3.5. Angle-Resolved Photoelectron Spectroscopy (ARPES) Measurement

The ARPES experiment was performed at the National Synchrotron Radiation Research Center (NSRRC) in Hsinchu, Taiwan, at a BL21B1 U9-CGM beamline. The photoemission spectra of MoS₂ annealed and N₂-plasma-treated surfaces were measured in a UHV chamber equipped with a hemispherical analyzer (Scienta R4000) with a collecting angle of $\pm$15$°$ at a base pressure of 5.6 $\times$ 10⁻¹¹ Torr. The polarization was invariably in the angular dispersive plane. The spectra of all MoS₂ surfaces were recorded with a photon energy of 42 eV at 85 K. The energy resolution was better than 23 meV and the angular resolution was 0.2$°$. After loading samples into a load–lock vacuum chamber, the samples were left in a vacuum until the pressure and temperature reached the required steady state.

4. Conclusions

We improved the electrocatalytic activity of 2H-MoS₂ by activating its basal planes through SEA using aging, annealing, and nitrogen-plasma treatments. The SEA caused by the S-vacancies was catalytically active, and a high electron concentration in the order of ~10²⁰ cm⁻³ was obtained for the N₂-plasma-treated MoS₂ surface.

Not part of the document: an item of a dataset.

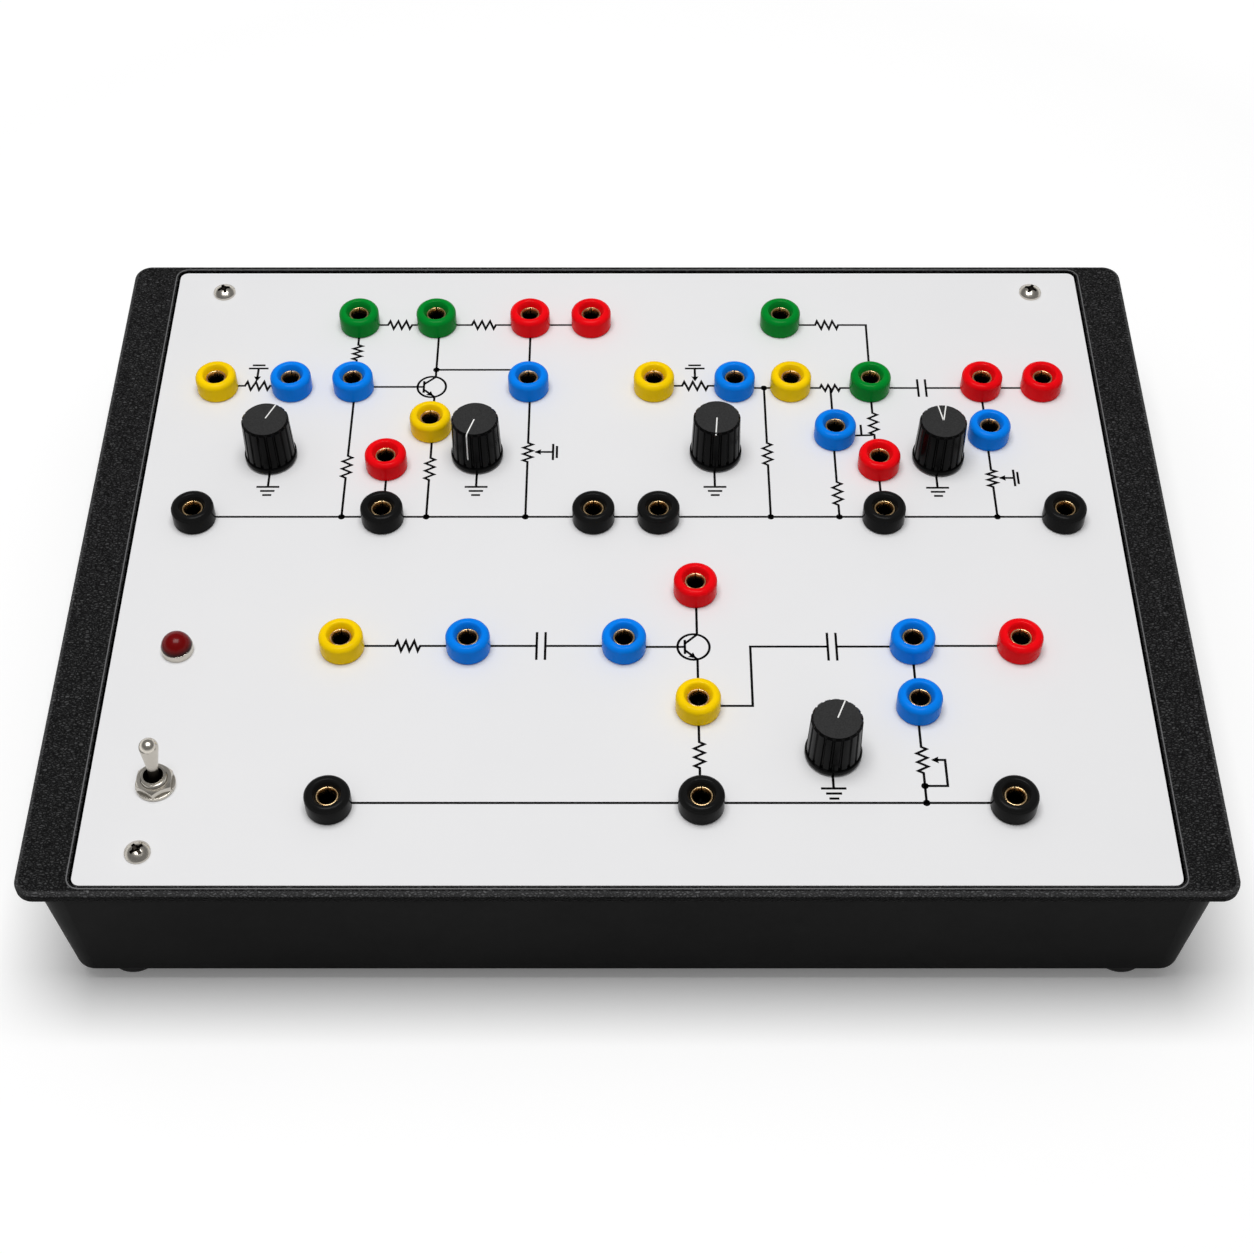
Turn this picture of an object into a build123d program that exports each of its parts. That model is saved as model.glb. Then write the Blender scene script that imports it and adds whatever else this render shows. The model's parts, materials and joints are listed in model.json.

The optimal HER performance was obtained for the surface which underwent N₂-plasma treatment for 120 s, with an overpotential of 0.20 V vs RHE at 10 mA cm⁻². The ARPES measurements confirmed that the HER efficiency enhanced by the SEA conjugated with the S-vacancy active sites in the 2H-MoS₂ basal planes. This work provides an efficient and low cost MoS₂-based HER catalyst and also opens up comprehensive insights into basal planes of 2D TMDCs through SEA for energy related applications.